Reproduce each line exactly, including spacing and punctuation.

▸ Entries shown

>>>

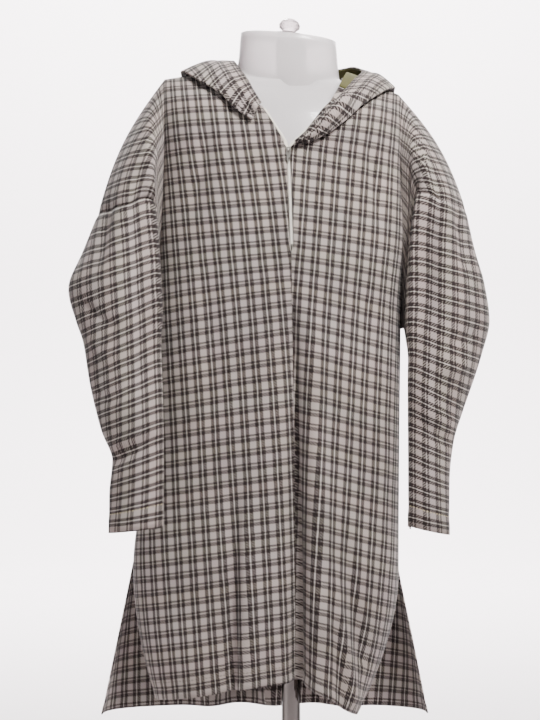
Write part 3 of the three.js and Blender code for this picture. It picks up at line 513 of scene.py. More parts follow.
def front_frame(side, x, z):
    along = front_at(side, x + 1, z) - front_at(side, x - 1, z)
    up = front_at(side, x, z + 1) - front_at(side, x, z - 1)
    return front_at(side, x, z), along.cross(up).normalized()


def zip_line_x(z):
    return lerp(ZIP["sliderX"], ZIP["endX"], (ZIP["sliderZ"] - z) / (ZIP["sliderZ"] - ZIP["endZ"]))


# ---- Cloth ----
def flat_of(points):
    """Lengths along a line of points, from its first."""
    lengths = [0.0]
    for a, b in zip(points, points[1:]):
        lengths.append(lengths[-1] + (b - a).length)
    return lengths


def reading(xs, ys):
    """A function that reads ys off at a value of xs, carried on in a straight line past the ends."""
    xs, ys = np.array(xs), np.array(ys)
    if xs[0] > xs[-1]:
        xs, ys = xs[::-1], ys[::-1]

    def at(x):
        if x < xs[0]:
            return ys[0] + (x - xs[0]) * (ys[1] - ys[0]) / (xs[1] - xs[0])
        if x > xs[-1]:
            return ys[-1] + (x - xs[-1]) * (ys[-1] - ys[-2]) / (xs[-1] - xs[-2])
        return float(np.interp(x, xs, ys))

    return at


def nothing(i, j):
    return 0.0


class Cloth:
    """Welded surfaces that several pieces share, with each corner's place on the flat cloth."""

    def __init__(self):
        self.points, self.arm, self.extra, self.known = [], [], [], {}
        self.faces, self.grids = [], {}

    def vertex(self, p, arm, extra):
        key = (round(p.x * 50), round(p.y * 50), round(p.z * 50))
        if key not in self.known:
            self.known[key] = len(self.points)
            self.points.append(p)
            self.arm.append(arm)
            self.extra.append(extra)
        return self.known[key]

    def patch(self, piece, rows, columns, at, flat, flip=False, arm=nothing, extra=nothing):
        """A grid of faces of one piece: rows and columns are lists of what at and flat take."""
        ids = [[self.vertex(at(i, j), arm(i, j), extra(i, j)) for j in columns] for i in rows]
        flats = [[flat(i, j) for j in columns] for i in rows]
        for i in range(len(rows) - 1):
            for j in range(len(columns) - 1):
                corners = [(i, j), (i + 1, j), (i + 1, j + 1), (i, j + 1)]
                if flip:
                    corners.reverse()
                face, uv = [], []
                for a, b in corners:
                    if ids[a][b] not in face:
                        face.append(ids[a][b])
                        uv.append(flats[a][b])
                if len(face) > 2:
                    self.faces.append((piece, face, uv))
        self.grids.setdefault(piece, []).append(ids)
        return ids

    def settle(self, creases):
        """Moves the points along the surface's own direction by the creases and by each point's extra."""
        self.places = np.array([p[:] for p in self.points])
        self.outward = self.directions()
        moves = np.array(self.extra, dtype=float)
        if creases:
            moves = moves + crease_field(self.places, self.outward, np.array(self.arm), creases)
        self.places = self.places + self.outward * moves[:, None]
        self.outward = self.directions()

    def directions(self):
        sums = np.zeros_like(self.places)
        for _, face, _ in self.faces:
            a, b, c = self.places[face[0]], self.places[face[1]], self.places[face[2]]
            normal = np.cross(b - a, c - a)
            if len(face) == 4:
                normal = normal + np.cross(c - a, self.places[face[3]] - a)
            for k in face:
                sums[k] += normal
        return sums / np.maximum(np.linalg.norm(sums, axis=1), 1e-9)[:, None]

    def build(self, name, piece, wall, material):
        faces = [(face, uv) for part, face, uv in self.faces if part == piece]
        used = sorted({k for face, _ in faces for k in face})
        place = {k: n for n, k in enumerate(used)}
        mesh = bpy.data.meshes.new(name)
        corners = [[place[k] for k in face] for face, _ in faces]
        mesh.from_pydata([tuple(self.places[k] * MM) for k in used], [], corners)
        layer = mesh.uv_layers.new(name="cut")
        flat = [v * MM for _, uv in faces for pair in uv for v in pair]
        layer.data.foreach_set("uv", flat)
        shell = mesh_object(name, mesh, material)
        solidify = shell.modifiers.new("wall", "SOLIDIFY")
        solidify.thickness = wall * MM
        solidify.offset = 0
        return shell

    def line(self, ids):
        """Places and outward directions along a line of points."""
        return [(Vector(self.places[k]), Vector(self.outward[k])) for k in ids]


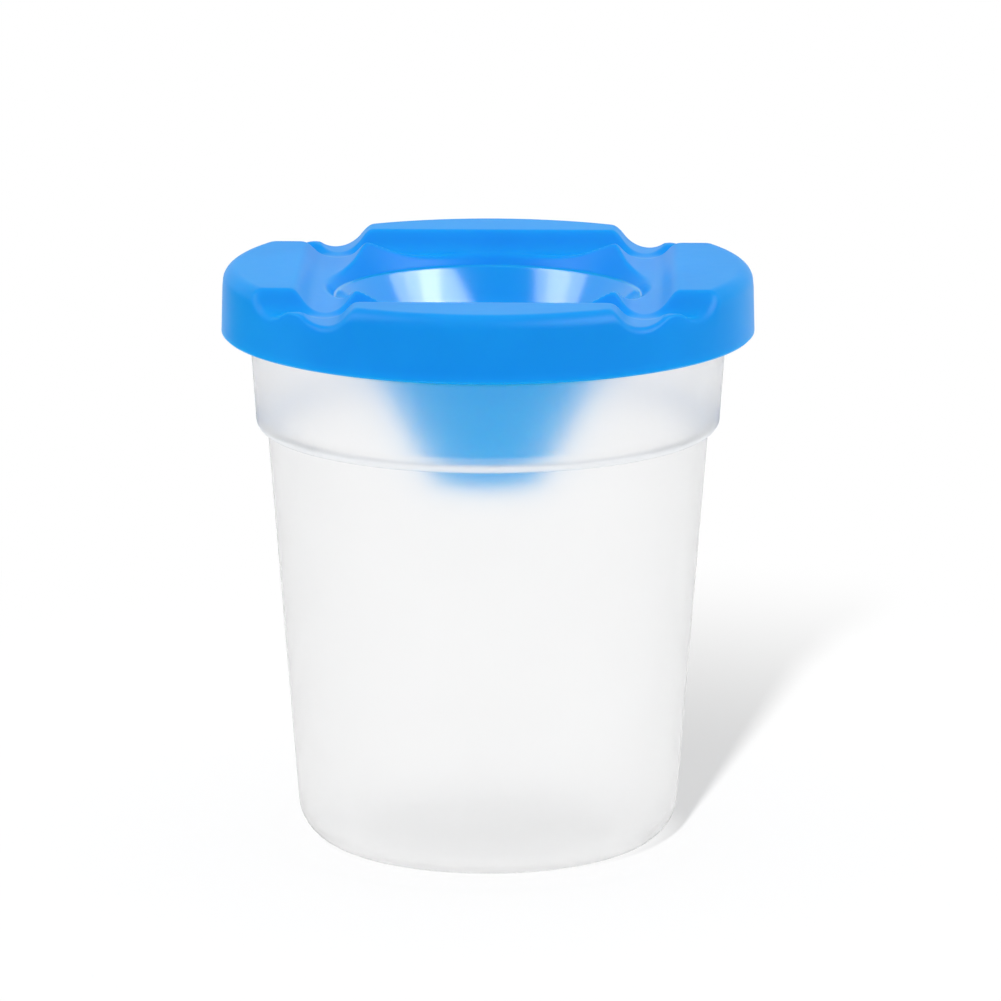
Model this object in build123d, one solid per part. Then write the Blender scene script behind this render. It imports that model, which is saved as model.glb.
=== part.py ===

<<<

▸ Answer below
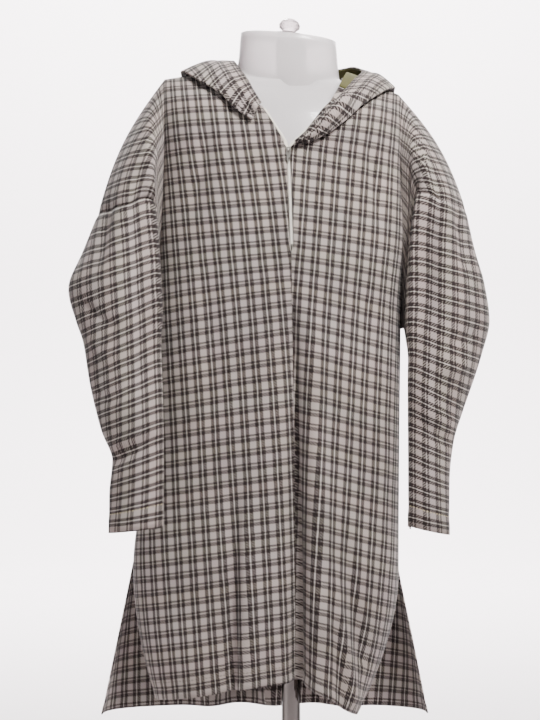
Write part 3 of the three.js and Blender code for this picture. It picks up at line 513 of scene.py. More parts follow.
def front_frame(side, x, z):
    along = front_at(side, x + 1, z) - front_at(side, x - 1, z)
    up = front_at(side, x, z + 1) - front_at(side, x, z - 1)
    return front_at(side, x, z), along.cross(up).normalized()


def zip_line_x(z):
    return lerp(ZIP["sliderX"], ZIP["endX"], (ZIP["sliderZ"] - z) / (ZIP["sliderZ"] - ZIP["endZ"]))


# ---- Cloth ----
def flat_of(points):
    """Lengths along a line of points, from its first."""
    lengths = [0.0]
    for a, b in zip(points, points[1:]):
        lengths.append(lengths[-1] + (b - a).length)
    return lengths


def reading(xs, ys):
    """A function that reads ys off at a value of xs, carried on in a straight line past the ends."""
    xs, ys = np.array(xs), np.array(ys)
    if xs[0] > xs[-1]:
        xs, ys = xs[::-1], ys[::-1]

    def at(x):
        if x < xs[0]:
            return ys[0] + (x - xs[0]) * (ys[1] - ys[0]) / (xs[1] - xs[0])
        if x > xs[-1]:
            return ys[-1] + (x - xs[-1]) * (ys[-1] - ys[-2]) / (xs[-1] - xs[-2])
        return float(np.interp(x, xs, ys))

    return at


def nothing(i, j):
    return 0.0


class Cloth:
    """Welded surfaces that several pieces share, with each corner's place on the flat cloth."""

    def __init__(self):
        self.points, self.arm, self.extra, self.known = [], [], [], {}
        self.faces, self.grids = [], {}

    def vertex(self, p, arm, extra):
        key = (round(p.x * 50), round(p.y * 50), round(p.z * 50))
        if key not in self.known:
            self.known[key] = len(self.points)
            self.points.append(p)
            self.arm.append(arm)
            self.extra.append(extra)
        return self.known[key]

    def patch(self, piece, rows, columns, at, flat, flip=False, arm=nothing, extra=nothing):
        """A grid of faces of one piece: rows and columns are lists of what at and flat take."""
        ids = [[self.vertex(at(i, j), arm(i, j), extra(i, j)) for j in columns] for i in rows]
        flats = [[flat(i, j) for j in columns] for i in rows]
        for i in range(len(rows) - 1):
            for j in range(len(columns) - 1):
                corners = [(i, j), (i + 1, j), (i + 1, j + 1), (i, j + 1)]
                if flip:
                    corners.reverse()
                face, uv = [], []
                for a, b in corners:
                    if ids[a][b] not in face:
                        face.append(ids[a][b])
                        uv.append(flats[a][b])
                if len(face) > 2:
                    self.faces.append((piece, face, uv))
        self.grids.setdefault(piece, []).append(ids)
        return ids

    def settle(self, creases):
        """Moves the points along the surface's own direction by the creases and by each point's extra."""
        self.places = np.array([p[:] for p in self.points])
        self.outward = self.directions()
        moves = np.array(self.extra, dtype=float)
        if creases:
            moves = moves + crease_field(self.places, self.outward, np.array(self.arm), creases)
        self.places = self.places + self.outward * moves[:, None]
        self.outward = self.directions()

    def directions(self):
        sums = np.zeros_like(self.places)
        for _, face, _ in self.faces:
            a, b, c = self.places[face[0]], self.places[face[1]], self.places[face[2]]
            normal = np.cross(b - a, c - a)
            if len(face) == 4:
                normal = normal + np.cross(c - a, self.places[face[3]] - a)
            for k in face:
                sums[k] += normal
        return sums / np.maximum(np.linalg.norm(sums, axis=1), 1e-9)[:, None]

    def build(self, name, piece, wall, material):
        faces = [(face, uv) for part, face, uv in self.faces if part == piece]
        used = sorted({k for face, _ in faces for k in face})
        place = {k: n for n, k in enumerate(used)}
        mesh = bpy.data.meshes.new(name)
        corners = [[place[k] for k in face] for face, _ in faces]
        mesh.from_pydata([tuple(self.places[k] * MM) for k in used], [], corners)
        layer = mesh.uv_layers.new(name="cut")
        flat = [v * MM for _, uv in faces for pair in uv for v in pair]
        layer.data.foreach_set("uv", flat)
        shell = mesh_object(name, mesh, material)
        solidify = shell.modifiers.new("wall", "SOLIDIFY")
        solidify.thickness = wall * MM
        solidify.offset = 0
        return shell

    def line(self, ids):
        """Places and outward directions along a line of points."""
        return [(Vector(self.places[k]), Vector(self.outward[k])) for k in ids]


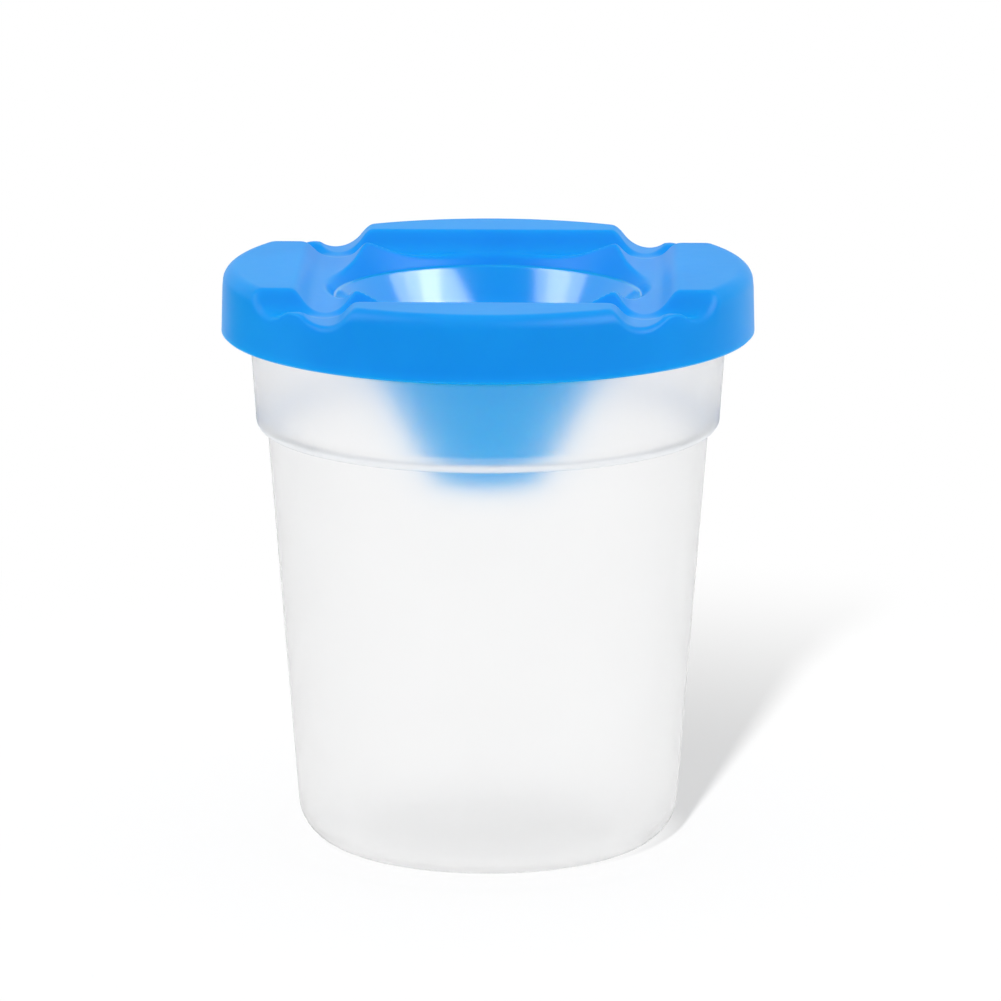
Model this object in build123d, one solid per part. Then write the Blender scene script behind this render. It imports that model, which is saved as model.glb.
=== part.py ===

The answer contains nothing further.